The Conferral Theory Avoids Negative Real-World Consequences
Another reason to eschew adoption of the delegation theory, particularly in its strongest forms, is that it would have negative real-world consequences as it could subject the Court to 193 different jurisdictional regimes depending upon the rules embedded in the territorial State. Moreover, as former U.S. Ambassador for War Crimes David Scheffer has noted, this would mean that U.S. (or Russian) forces and intelligence personnel could commit atrocity crimes inside any of the 123 States party to the Rome Statute free from the fear of an ICC arrest warrant. U.S. proponents of limits on the Court’s jurisdiction see the ICC as a sword, threatening U.S. soldiers (and civilian leaders) with harm. States ratifying the Statute, however, view the ICC as a shield over their territory and their inhabitants, protecting them from the commission of ICC crimes.
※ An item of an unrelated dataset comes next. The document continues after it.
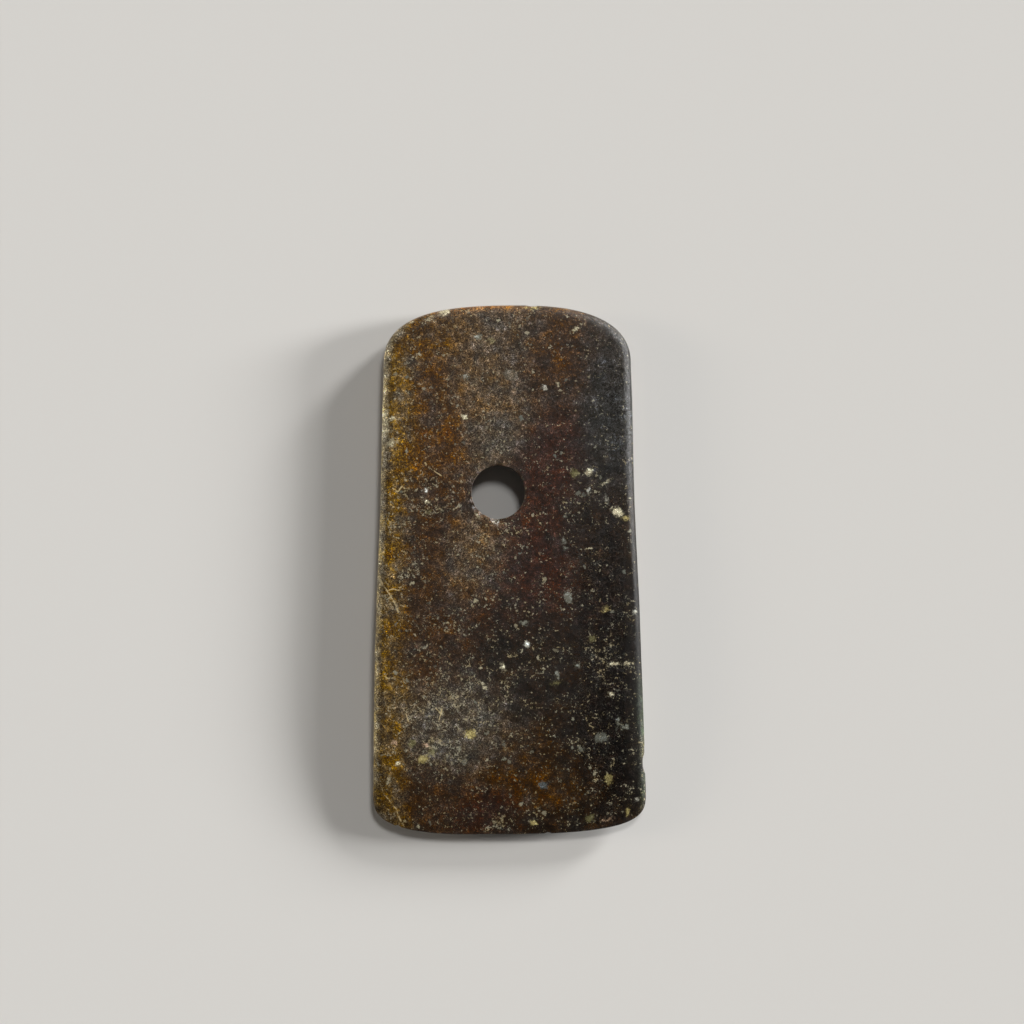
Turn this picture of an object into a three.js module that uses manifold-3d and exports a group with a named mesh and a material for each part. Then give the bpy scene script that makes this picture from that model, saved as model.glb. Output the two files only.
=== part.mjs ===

There are important legal, political, and practical limits to the ICC’s jurisdiction. The conferral theory does not give the Court carte blanche or turn it into a rogue political actor. The ICC is heavily constrained by its Statute and subject to searching oversight by its member States. Moreover, if the ICC’s States Parties believe that the Court has overreached, they can constrain it. They can amend or remove Article 27 of the Statute (relating to immunities) or amend Article 12 to limit the Court’s territorial jurisdiction over non-State party nationals as they did in adopting the Kampala Amendments on aggression. If they do not, while there will be many practical impediments to the execution of the Putin and Lvova-Belova arrest warrants, and those charged will undoubtedly challenge the legality of the warrants should their day in Court arrive, their legal challenges should not, and likely will not, succeed.